The "human books" and readers entered into 15-minute conversations throughout the four-hour experience, Frieden said.

"It's a back-and-forth conversation too, it's not as though the book is delivering a canned speech," she said. "It's really a conversation with the reader, and they're able to ask questions."

Readers were provided with information on the "chapters" of each book's story so they could go directly to aspects of the book's experience that may interest them, Frieden said.

"If there's a particular aspect of their story that they're interested in they can jump right to that," she said.

Debbie Halbert of Fayetteville and Kevin Frazier of Cave Springs participated as a book called "The Awakening" at the event, Halbert said. The best friends met when Frazier became Halbert's manager years before.

Halbert has since retired, and Frazier said he continues to work as the global culture, diversity and inclusion strategy director for Walmart.

Halbert shared her personal experiences as someone who grew up as a white person without a lot of exposure to the black community, she said. Her understanding of the community grew greatly as she got to know Frazier, a black man, better.

"I came to see problems that I didn't realize existed, and it's changed the way I interact with the world," Halbert said, adding her daughter also adopted two children of color. "The way I grandparent and the way I see the world they face has changed. So, I'm very, very grateful that this awakening happened for me."

Gerald and Amy Lamont of Fayetteville participated in the event as readers of "The Awakening."

"This is just such an amazing experience -- to go and meet several groups of strangers and connect with them," Gerald Lamont said. "It's a strong bonding experience."

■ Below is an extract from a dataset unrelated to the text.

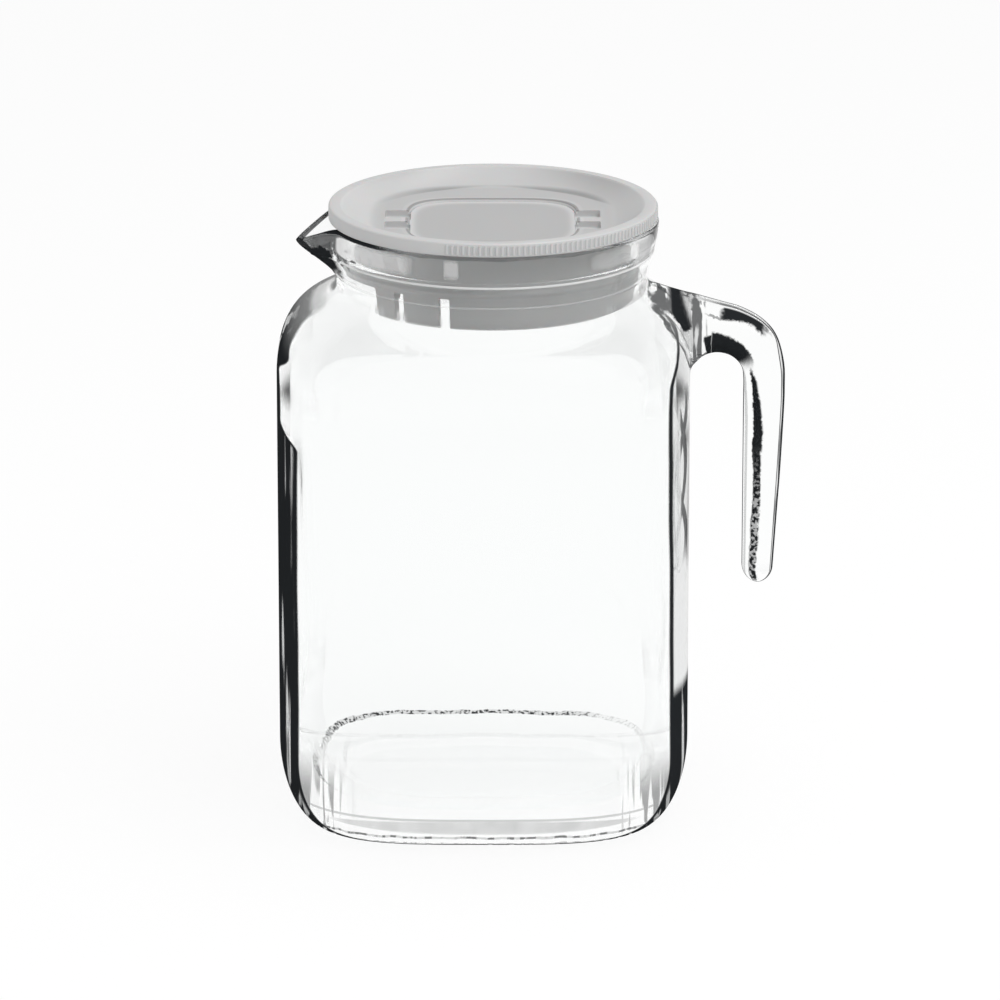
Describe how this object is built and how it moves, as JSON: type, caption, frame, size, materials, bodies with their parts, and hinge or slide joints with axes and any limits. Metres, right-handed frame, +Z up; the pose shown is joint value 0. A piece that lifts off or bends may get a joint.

There's value in having dialogue with others to learn their stories, Amy Lamont said.

"I think if we would get to know each other a little better and kind of be more on the same side, rather than on opposite sides, we'd find out that we're actually more like each other than we think," she said.

The library is a safe place to have such conversations, Frieden said.

"As time goes on with libraries and people have more access to information from home, we're kind of becoming more of a community meeting center and a community hub," she said. "It's a good, neutral place in the community for people to meet and have conversations."

There's value in sitting down with someone to learn about their personal story, Frieden said.

"Being face to face with another human person just breeds a lot of empathy and understanding," she said.

Continuing to have such conversations has the potential to influence change, Frazier said.

"I think the greatest threat to our nation today is the fact that either we have forgotten or we never knew how to have a dialogue," he said. "If we can just dialogue, I think half of our problems would go away."

Such conversations could have ripple effects going beyond Fayetteville, Frieden said.

"We're just hoping that it will make the community at large both realize and embrace the diversity of Northwest Arkansas and be more inclusive to people who you might initially perceive as different or other from you," she said.